Would you print the material exactly, starting at its first line and ending at the line holding "return mesh_object(name, points, faces, [material])"?

****************

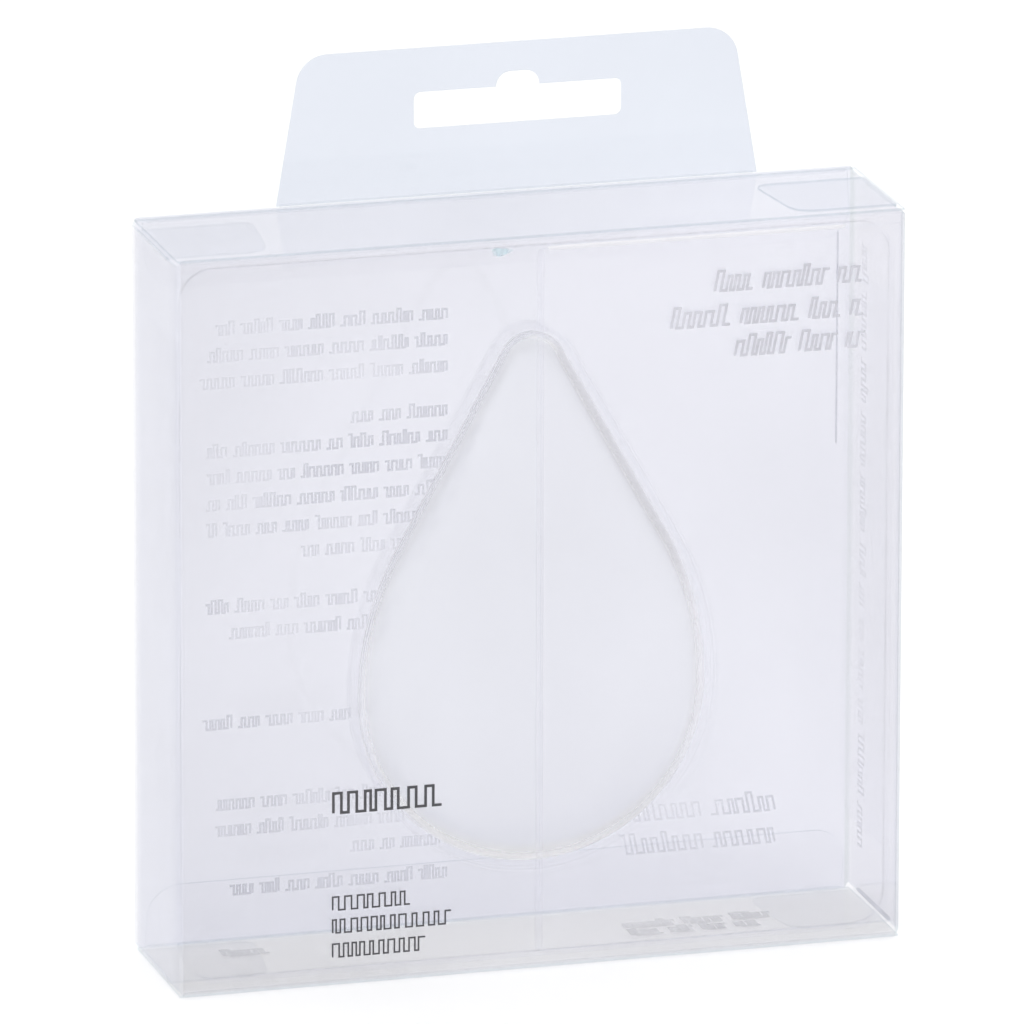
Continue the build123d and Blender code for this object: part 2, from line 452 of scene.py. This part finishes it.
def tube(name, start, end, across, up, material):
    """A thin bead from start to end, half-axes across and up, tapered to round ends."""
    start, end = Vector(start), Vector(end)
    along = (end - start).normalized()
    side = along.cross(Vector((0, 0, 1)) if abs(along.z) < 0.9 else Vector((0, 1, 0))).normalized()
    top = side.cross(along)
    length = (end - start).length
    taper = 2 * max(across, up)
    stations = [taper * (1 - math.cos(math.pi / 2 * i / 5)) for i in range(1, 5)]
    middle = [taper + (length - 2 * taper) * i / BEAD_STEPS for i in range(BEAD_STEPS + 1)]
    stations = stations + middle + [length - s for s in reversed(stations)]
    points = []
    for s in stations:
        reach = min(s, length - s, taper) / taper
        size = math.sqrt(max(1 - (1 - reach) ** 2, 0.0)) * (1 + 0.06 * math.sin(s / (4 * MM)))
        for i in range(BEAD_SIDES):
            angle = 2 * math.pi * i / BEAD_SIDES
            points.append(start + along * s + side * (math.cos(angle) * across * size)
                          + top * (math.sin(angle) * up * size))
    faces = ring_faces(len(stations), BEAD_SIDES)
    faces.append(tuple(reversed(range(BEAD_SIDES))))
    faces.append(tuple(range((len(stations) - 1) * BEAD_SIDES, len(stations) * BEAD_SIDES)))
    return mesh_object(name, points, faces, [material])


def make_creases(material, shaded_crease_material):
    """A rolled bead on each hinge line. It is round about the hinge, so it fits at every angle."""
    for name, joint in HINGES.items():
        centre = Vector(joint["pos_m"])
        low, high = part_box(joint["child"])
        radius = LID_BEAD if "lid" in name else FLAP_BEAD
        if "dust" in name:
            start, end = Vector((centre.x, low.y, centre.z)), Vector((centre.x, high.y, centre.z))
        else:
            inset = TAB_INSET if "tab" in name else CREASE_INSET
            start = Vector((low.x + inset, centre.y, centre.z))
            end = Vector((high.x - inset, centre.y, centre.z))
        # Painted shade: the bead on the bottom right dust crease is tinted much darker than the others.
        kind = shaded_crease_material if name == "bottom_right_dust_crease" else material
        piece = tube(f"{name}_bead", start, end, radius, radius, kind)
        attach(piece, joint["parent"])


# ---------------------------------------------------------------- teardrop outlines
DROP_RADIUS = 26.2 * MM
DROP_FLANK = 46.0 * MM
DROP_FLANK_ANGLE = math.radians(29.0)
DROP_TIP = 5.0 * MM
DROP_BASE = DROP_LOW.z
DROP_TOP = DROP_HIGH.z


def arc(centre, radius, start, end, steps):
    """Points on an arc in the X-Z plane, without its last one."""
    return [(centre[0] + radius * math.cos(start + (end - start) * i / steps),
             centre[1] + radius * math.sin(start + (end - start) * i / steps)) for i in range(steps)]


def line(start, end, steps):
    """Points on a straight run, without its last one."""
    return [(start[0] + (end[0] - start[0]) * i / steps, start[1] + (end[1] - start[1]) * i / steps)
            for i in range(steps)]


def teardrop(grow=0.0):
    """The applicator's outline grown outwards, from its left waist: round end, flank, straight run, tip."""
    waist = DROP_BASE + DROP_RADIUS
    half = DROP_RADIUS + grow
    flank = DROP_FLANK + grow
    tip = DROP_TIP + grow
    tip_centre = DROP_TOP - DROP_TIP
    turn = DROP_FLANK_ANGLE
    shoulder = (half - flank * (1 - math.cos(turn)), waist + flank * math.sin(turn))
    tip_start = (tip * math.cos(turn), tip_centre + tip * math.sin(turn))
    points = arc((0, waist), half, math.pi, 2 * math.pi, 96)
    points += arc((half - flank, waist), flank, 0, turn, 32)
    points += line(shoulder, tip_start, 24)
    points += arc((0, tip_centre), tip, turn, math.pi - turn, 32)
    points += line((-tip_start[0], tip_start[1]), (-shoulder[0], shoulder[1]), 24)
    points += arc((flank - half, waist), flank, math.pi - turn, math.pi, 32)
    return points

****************

RESPONSE BELOW
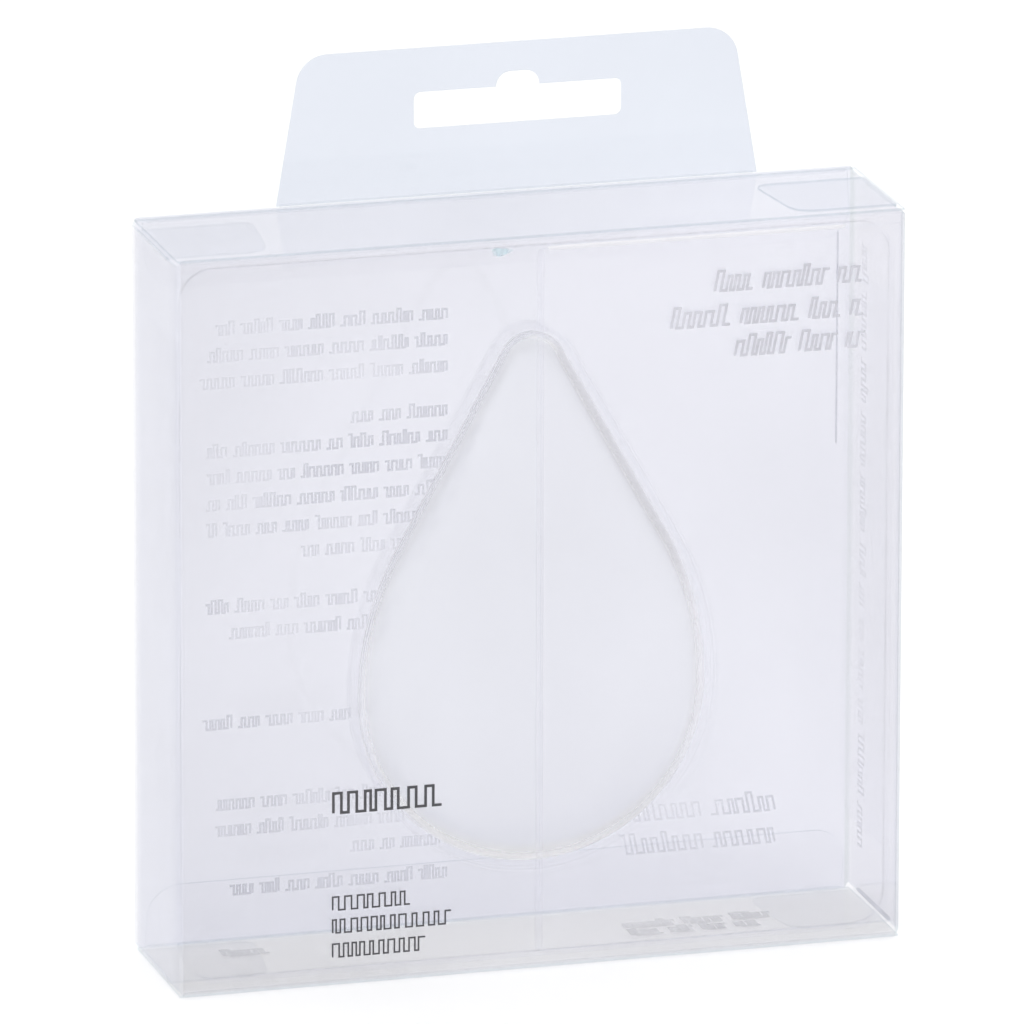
Continue the build123d and Blender code for this object: part 2, from line 452 of scene.py. This part finishes it.
def tube(name, start, end, across, up, material):
    """A thin bead from start to end, half-axes across and up, tapered to round ends."""
    start, end = Vector(start), Vector(end)
    along = (end - start).normalized()
    side = along.cross(Vector((0, 0, 1)) if abs(along.z) < 0.9 else Vector((0, 1, 0))).normalized()
    top = side.cross(along)
    length = (end - start).length
    taper = 2 * max(across, up)
    stations = [taper * (1 - math.cos(math.pi / 2 * i / 5)) for i in range(1, 5)]
    middle = [taper + (length - 2 * taper) * i / BEAD_STEPS for i in range(BEAD_STEPS + 1)]
    stations = stations + middle + [length - s for s in reversed(stations)]
    points = []
    for s in stations:
        reach = min(s, length - s, taper) / taper
        size = math.sqrt(max(1 - (1 - reach) ** 2, 0.0)) * (1 + 0.06 * math.sin(s / (4 * MM)))
        for i in range(BEAD_SIDES):
            angle = 2 * math.pi * i / BEAD_SIDES
            points.append(start + along * s + side * (math.cos(angle) * across * size)
                          + top * (math.sin(angle) * up * size))
    faces = ring_faces(len(stations), BEAD_SIDES)
    faces.append(tuple(reversed(range(BEAD_SIDES))))
    faces.append(tuple(range((len(stations) - 1) * BEAD_SIDES, len(stations) * BEAD_SIDES)))
    return mesh_object(name, points, faces, [material])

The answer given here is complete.